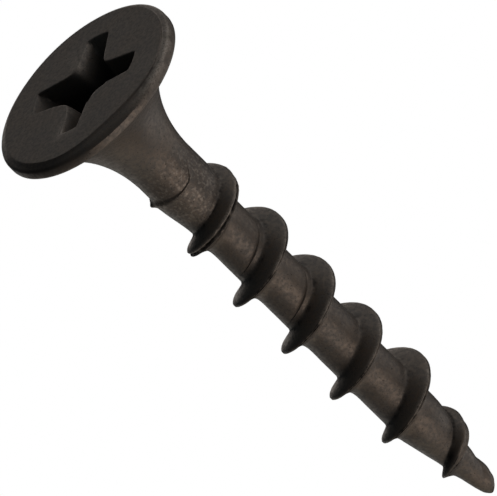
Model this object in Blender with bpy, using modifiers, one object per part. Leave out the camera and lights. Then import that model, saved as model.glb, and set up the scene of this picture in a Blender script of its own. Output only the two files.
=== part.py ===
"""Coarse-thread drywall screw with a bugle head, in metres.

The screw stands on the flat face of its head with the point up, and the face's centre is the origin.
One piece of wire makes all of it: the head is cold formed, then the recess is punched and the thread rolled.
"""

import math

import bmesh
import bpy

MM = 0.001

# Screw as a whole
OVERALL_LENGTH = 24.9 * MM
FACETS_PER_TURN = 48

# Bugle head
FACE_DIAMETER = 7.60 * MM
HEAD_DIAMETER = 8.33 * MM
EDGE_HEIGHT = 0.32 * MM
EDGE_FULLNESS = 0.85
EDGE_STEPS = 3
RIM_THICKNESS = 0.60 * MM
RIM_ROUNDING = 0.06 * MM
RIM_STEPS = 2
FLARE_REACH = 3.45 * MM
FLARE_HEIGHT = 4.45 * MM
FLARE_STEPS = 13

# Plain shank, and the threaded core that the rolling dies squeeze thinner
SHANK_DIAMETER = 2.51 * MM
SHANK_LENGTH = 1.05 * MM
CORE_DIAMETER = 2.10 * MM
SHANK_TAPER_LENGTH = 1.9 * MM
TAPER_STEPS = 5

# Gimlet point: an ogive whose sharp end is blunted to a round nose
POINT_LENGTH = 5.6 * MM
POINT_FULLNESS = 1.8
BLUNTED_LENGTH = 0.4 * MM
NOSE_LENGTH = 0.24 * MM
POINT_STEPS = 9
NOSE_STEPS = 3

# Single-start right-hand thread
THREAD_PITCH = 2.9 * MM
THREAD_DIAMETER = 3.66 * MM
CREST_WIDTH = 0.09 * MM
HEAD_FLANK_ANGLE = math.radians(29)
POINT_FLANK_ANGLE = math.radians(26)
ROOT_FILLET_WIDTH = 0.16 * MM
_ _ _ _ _
= What the task asks =
Return exactly, please, the lines of the material from the first one down to and including the line where "head, in metres." appears.

= Written answer =
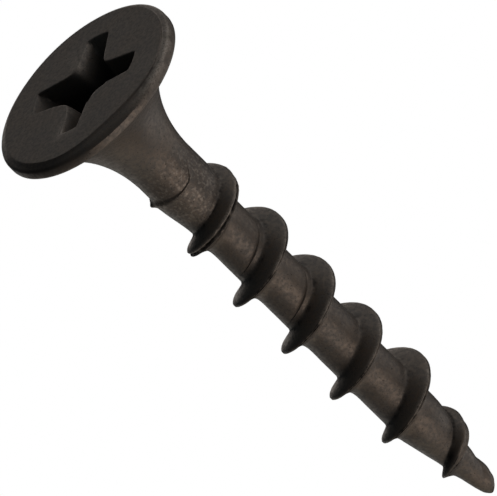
Model this object in Blender with bpy, using modifiers, one object per part. Leave out the camera and lights. Then import that model, saved as model.glb, and set up the scene of this picture in a Blender script of its own. Output only the two files.
=== part.py ===
"""Coarse-thread drywall screw with a bugle head, in metres.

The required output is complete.